[Structured object records]
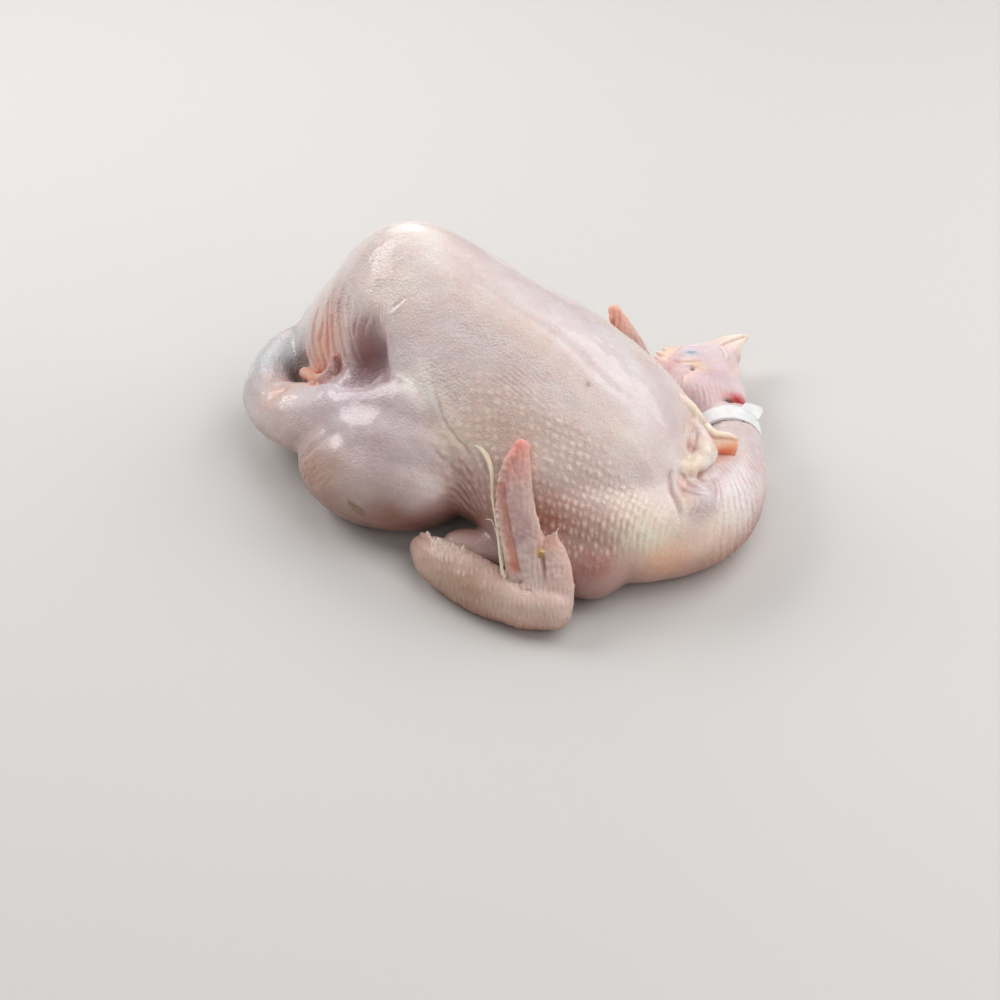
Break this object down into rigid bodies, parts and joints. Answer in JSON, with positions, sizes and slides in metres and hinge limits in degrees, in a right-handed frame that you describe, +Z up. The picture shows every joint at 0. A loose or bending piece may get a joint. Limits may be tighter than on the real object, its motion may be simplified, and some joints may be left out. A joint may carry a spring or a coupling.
{
  "type": "whole raw chicken",
  "caption": "Whole plucked raw chicken with its head on, lying on its back with the neck laid round to one side and a plain plastic band round the neck.",
  "frame": {"origin": "on the resting plane, under the middle of the bounding box", "axes": "+X along the spine towards the neck end, +Y to the bird's right side, where the head lies, +Z up, the way the breast points"},
  "size_m": [0.2861, 0.2649, 0.1237],
  "materials": {
    "raw_skin": "moist, fine-grained raw poultry skin, pale pink",
    "white_plastic": "smooth, semi-gloss, slightly translucent"
  },
  "bodies": {
    "root": {"chicken": "raw_skin", "neck_tag": "white_plastic"}
  },
  "joints": []
}
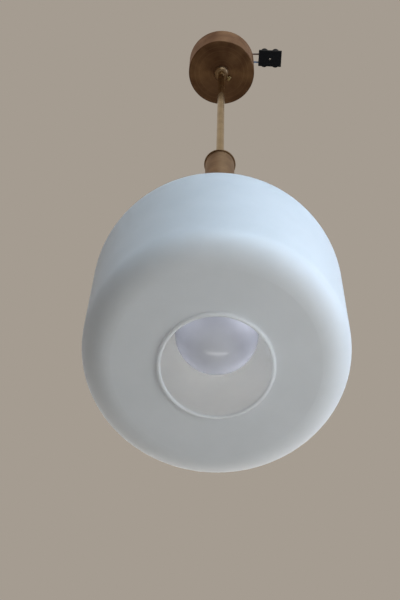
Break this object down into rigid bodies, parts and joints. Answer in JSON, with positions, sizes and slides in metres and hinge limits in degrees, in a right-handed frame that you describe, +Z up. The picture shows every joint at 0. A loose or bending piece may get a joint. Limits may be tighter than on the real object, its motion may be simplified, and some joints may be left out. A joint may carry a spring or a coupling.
{
  "type": "pendant ceiling light",
  "caption": "Opal glass drum shade on a slim brass stem with a long neck sleeve, a ceiling cup that slides on the stem and a hanging eye.",
  "frame": {"origin": "centre of the hanging eye at the top of the light", "axes": "+Z up along the stem, away from the shade; +X along the eye's bore, towards the side that the terminal block lies on"},
  "size_m": [0.2508, 0.2508, 1.0613],
  "materials": {
    "aged_brass": "aged satin brass, lacquered",
    "plain_brass": "plain turned brass",
    "stem_brass": "drawn brass tube, aged",
    "opal_glass": "satin-etched blown opal glass",
    "lamp_glass": "white opal lamp glass, glossy",
    "clear_glass": "clear glass",
    "lamp_cap": "nickel-plated cap",
    "black_glass": "black glass insulator",
    "black_bakelite": "black moulded phenolic",
    "porcelain": "glazed porcelain",
    "zinc_steel": "zinc-plated steel",
    "tungsten": "wire",
    "silicone": "grey silicone ring",
    "natural_nylon": "natural nylon",
    "brown_insulation": "brown PVC insulation",
    "blue_insulation": "blue PVC insulation",
    "black_nylon": "black moulded nylon"
  },
  "bodies": {
    "lamp": {"hanger": "aged_brass", "hanger_nuts": "plain_brass", "stem": "stem_brass", "stem_bush": "natural_nylon", "sleeve_cap": "aged_brass", "neck_sleeve": "aged_brass", "sleeve_foot": "plain_brass", "gallery_nuts": "plain_brass", "gallery_washers": "plain_brass", "gallery": "aged_brass", "gallery_gasket": "silicone", "glass_drum": "opal_glass", "holder_cap": "black_bakelite", "holder_skirt": "black_bakelite", "holder_core": "porcelain", "holder_shell": "plain_brass", "holder_contact": "plain_brass", "holder_terminals": "plain_brass", "holder_screws": "zinc_steel", "lead_brown": "brown_insulation", "lead_blue": "blue_insulation", "tail_brown": "brown_insulation", "tail_blue": "blue_insulation", "block_body": "black_nylon", "block_barrels": "plain_brass", "block_screws": "zinc_steel"},
    "cup": {"ceiling_cup": "aged_brass", "cup_collar": "aged_brass"},
    "cup_lock": {"cup_lock_screw": "aged_brass"},
    "thumb_1": {"thumbscrew_1": "aged_brass"},
    "thumb_2": {"thumbscrew_2": "aged_brass"},
    "thumb_3": {"thumbscrew_3": "aged_brass"},
    "bulb_carrier": {"bulb_insulator": "black_glass", "bulb_contact": "plain_brass"},
    "bulb": {"bulb_globe": "lamp_glass", "bulb_cap": "lamp_cap", "bulb_mount": "clear_glass", "bulb_filament": "tungsten"}
  },
  "joints": [
    {"name": "cup_slide", "type": "slide", "parent": "lamp", "child": "cup", "axis": [0, 0, 1], "range_m": [-0.388, 0]},
    {"name": "cup_lock_release", "type": "slide", "parent": "cup", "child": "cup_lock", "axis": [0.848, 0.5299, 0], "range_m": [0, 0.004]},
    {"name": "thumb_1_release", "type": "slide", "parent": "lamp", "child": "thumb_1", "axis": [0, 1, 0], "range_m": [0, 0.004]},
    {"name": "thumb_2_release", "type": "slide", "parent": "lamp", "child": "thumb_2", "axis": [-0.866, -0.5, 0], "range_m": [0, 0.004]},
    {"name": "thumb_3_release", "type": "slide", "parent": "lamp", "child": "thumb_3", "axis": [0.866, -0.5, 0], "range_m": [0, 0.004]},
    {"name": "bulb_travel", "type": "slide", "parent": "lamp", "child": "bulb_carrier", "axis": [0, 0, -1], "range_m": [0, 0.01815]},
    {"name": "bulb_turn", "type": "hinge", "parent": "bulb_carrier", "child": "bulb", "pos_m": [0, 0, -0.9633], "axis": [0, 0, -1], "range_deg": [0, 1800]}
  ],
  "couplings": [
    {"joint": "bulb_travel", "follows": "bulb_turn", "m_per_rad": 0.0005776}
  ]
}
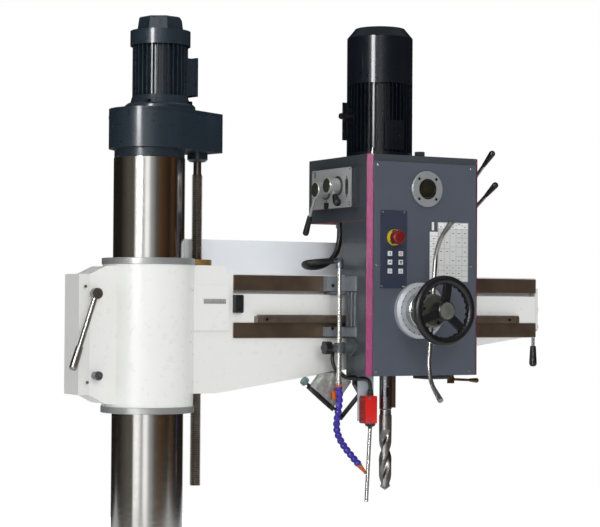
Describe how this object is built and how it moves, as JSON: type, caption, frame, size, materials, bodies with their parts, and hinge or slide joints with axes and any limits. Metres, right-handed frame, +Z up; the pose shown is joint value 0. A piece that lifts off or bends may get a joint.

## EXERCISE INSTRUCTIONS
Return every record, word for word.

## WORKED SOLUTION
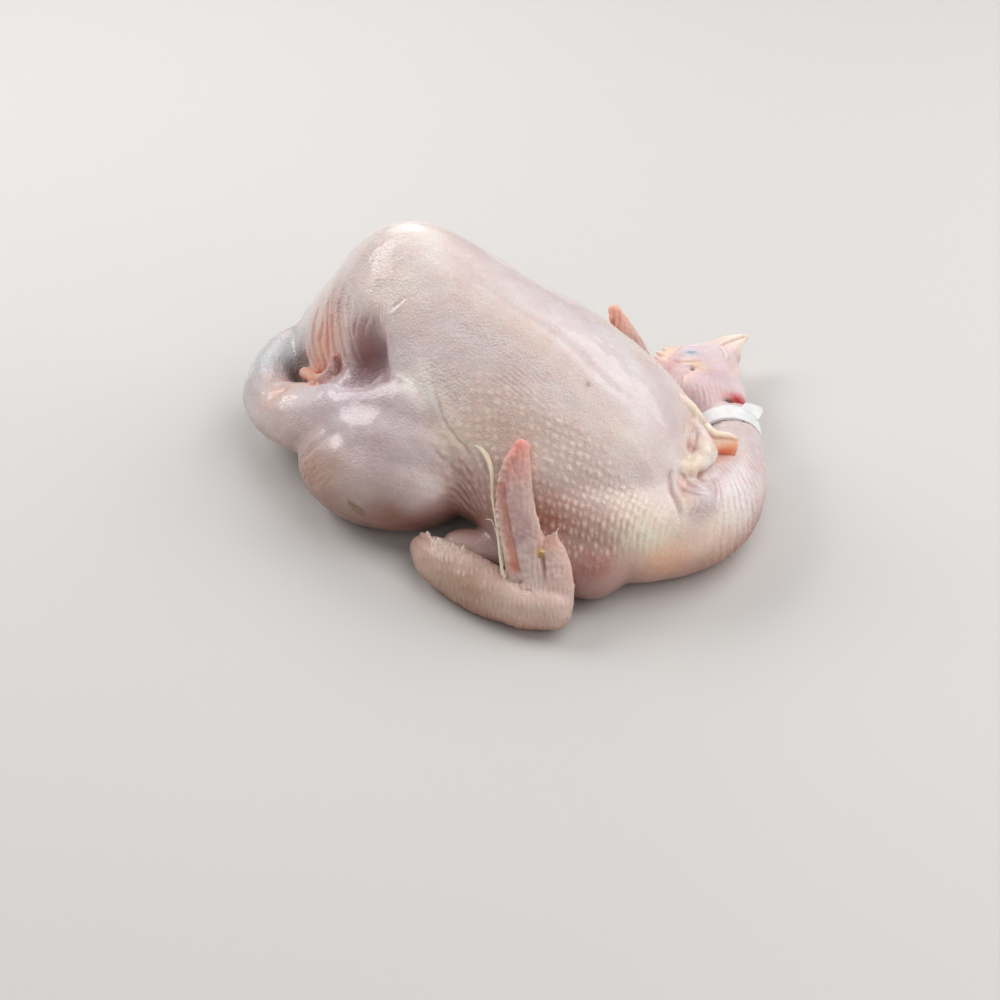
Break this object down into rigid bodies, parts and joints. Answer in JSON, with positions, sizes and slides in metres and hinge limits in degrees, in a right-handed frame that you describe, +Z up. The picture shows every joint at 0. A loose or bending piece may get a joint. Limits may be tighter than on the real object, its motion may be simplified, and some joints may be left out. A joint may carry a spring or a coupling.
{
  "type": "whole raw chicken",
  "caption": "Whole plucked raw chicken with its head on, lying on its back with the neck laid round to one side and a plain plastic band round the neck.",
  "frame": {"origin": "on the resting plane, under the middle of the bounding box", "axes": "+X along the spine towards the neck end, +Y to the bird's right side, where the head lies, +Z up, the way the breast points"},
  "size_m": [0.2861, 0.2649, 0.1237],
  "materials": {
    "raw_skin": "moist, fine-grained raw poultry skin, pale pink",
    "white_plastic": "smooth, semi-gloss, slightly translucent"
  },
  "bodies": {
    "root": {"chicken": "raw_skin", "neck_tag": "white_plastic"}
  },
  "joints": []
}
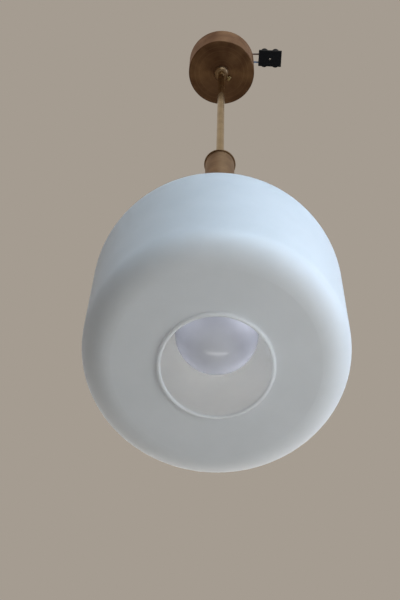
Break this object down into rigid bodies, parts and joints. Answer in JSON, with positions, sizes and slides in metres and hinge limits in degrees, in a right-handed frame that you describe, +Z up. The picture shows every joint at 0. A loose or bending piece may get a joint. Limits may be tighter than on the real object, its motion may be simplified, and some joints may be left out. A joint may carry a spring or a coupling.
{
  "type": "pendant ceiling light",
  "caption": "Opal glass drum shade on a slim brass stem with a long neck sleeve, a ceiling cup that slides on the stem and a hanging eye.",
  "frame": {"origin": "centre of the hanging eye at the top of the light", "axes": "+Z up along the stem, away from the shade; +X along the eye's bore, towards the side that the terminal block lies on"},
  "size_m": [0.2508, 0.2508, 1.0613],
  "materials": {
    "aged_brass": "aged satin brass, lacquered",
    "plain_brass": "plain turned brass",
    "stem_brass": "drawn brass tube, aged",
    "opal_glass": "satin-etched blown opal glass",
    "lamp_glass": "white opal lamp glass, glossy",
    "clear_glass": "clear glass",
    "lamp_cap": "nickel-plated cap",
    "black_glass": "black glass insulator",
    "black_bakelite": "black moulded phenolic",
    "porcelain": "glazed porcelain",
    "zinc_steel": "zinc-plated steel",
    "tungsten": "wire",
    "silicone": "grey silicone ring",
    "natural_nylon": "natural nylon",
    "brown_insulation": "brown PVC insulation",
    "blue_insulation": "blue PVC insulation",
    "black_nylon": "black moulded nylon"
  },
  "bodies": {
    "lamp": {"hanger": "aged_brass", "hanger_nuts": "plain_brass", "stem": "stem_brass", "stem_bush": "natural_nylon", "sleeve_cap": "aged_brass", "neck_sleeve": "aged_brass", "sleeve_foot": "plain_brass", "gallery_nuts": "plain_brass", "gallery_washers": "plain_brass", "gallery": "aged_brass", "gallery_gasket": "silicone", "glass_drum": "opal_glass", "holder_cap": "black_bakelite", "holder_skirt": "black_bakelite", "holder_core": "porcelain", "holder_shell": "plain_brass", "holder_contact": "plain_brass", "holder_terminals": "plain_brass", "holder_screws": "zinc_steel", "lead_brown": "brown_insulation", "lead_blue": "blue_insulation", "tail_brown": "brown_insulation", "tail_blue": "blue_insulation", "block_body": "black_nylon", "block_barrels": "plain_brass", "block_screws": "zinc_steel"},
    "cup": {"ceiling_cup": "aged_brass", "cup_collar": "aged_brass"},
    "cup_lock": {"cup_lock_screw": "aged_brass"},
    "thumb_1": {"thumbscrew_1": "aged_brass"},
    "thumb_2": {"thumbscrew_2": "aged_brass"},
    "thumb_3": {"thumbscrew_3": "aged_brass"},
    "bulb_carrier": {"bulb_insulator": "black_glass", "bulb_contact": "plain_brass"},
    "bulb": {"bulb_globe": "lamp_glass", "bulb_cap": "lamp_cap", "bulb_mount": "clear_glass", "bulb_filament": "tungsten"}
  },
  "joints": [
    {"name": "cup_slide", "type": "slide", "parent": "lamp", "child": "cup", "axis": [0, 0, 1], "range_m": [-0.388, 0]},
    {"name": "cup_lock_release", "type": "slide", "parent": "cup", "child": "cup_lock", "axis": [0.848, 0.5299, 0], "range_m": [0, 0.004]},
    {"name": "thumb_1_release", "type": "slide", "parent": "lamp", "child": "thumb_1", "axis": [0, 1, 0], "range_m": [0, 0.004]},
    {"name": "thumb_2_release", "type": "slide", "parent": "lamp", "child": "thumb_2", "axis": [-0.866, -0.5, 0], "range_m": [0, 0.004]},
    {"name": "thumb_3_release", "type": "slide", "parent": "lamp", "child": "thumb_3", "axis": [0.866, -0.5, 0], "range_m": [0, 0.004]},
    {"name": "bulb_travel", "type": "slide", "parent": "lamp", "child": "bulb_carrier", "axis": [0, 0, -1], "range_m": [0, 0.01815]},
    {"name": "bulb_turn", "type": "hinge", "parent": "bulb_carrier", "child": "bulb", "pos_m": [0, 0, -0.9633], "axis": [0, 0, -1], "range_deg": [0, 1800]}
  ],
  "couplings": [
    {"joint": "bulb_travel", "follows": "bulb_turn", "m_per_rad": 0.0005776}
  ]
}
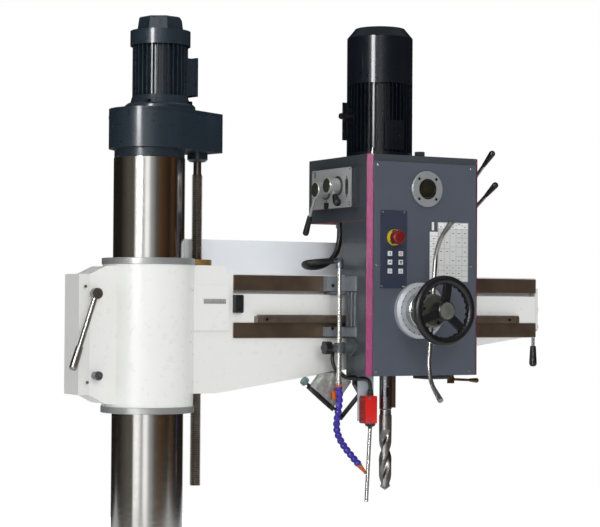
Describe how this object is built and how it moves, as JSON: type, caption, frame, size, materials, bodies with their parts, and hinge or slide joints with axes and any limits. Metres, right-handed frame, +Z up; the pose shown is joint value 0. A piece that lifts off or bends may get a joint.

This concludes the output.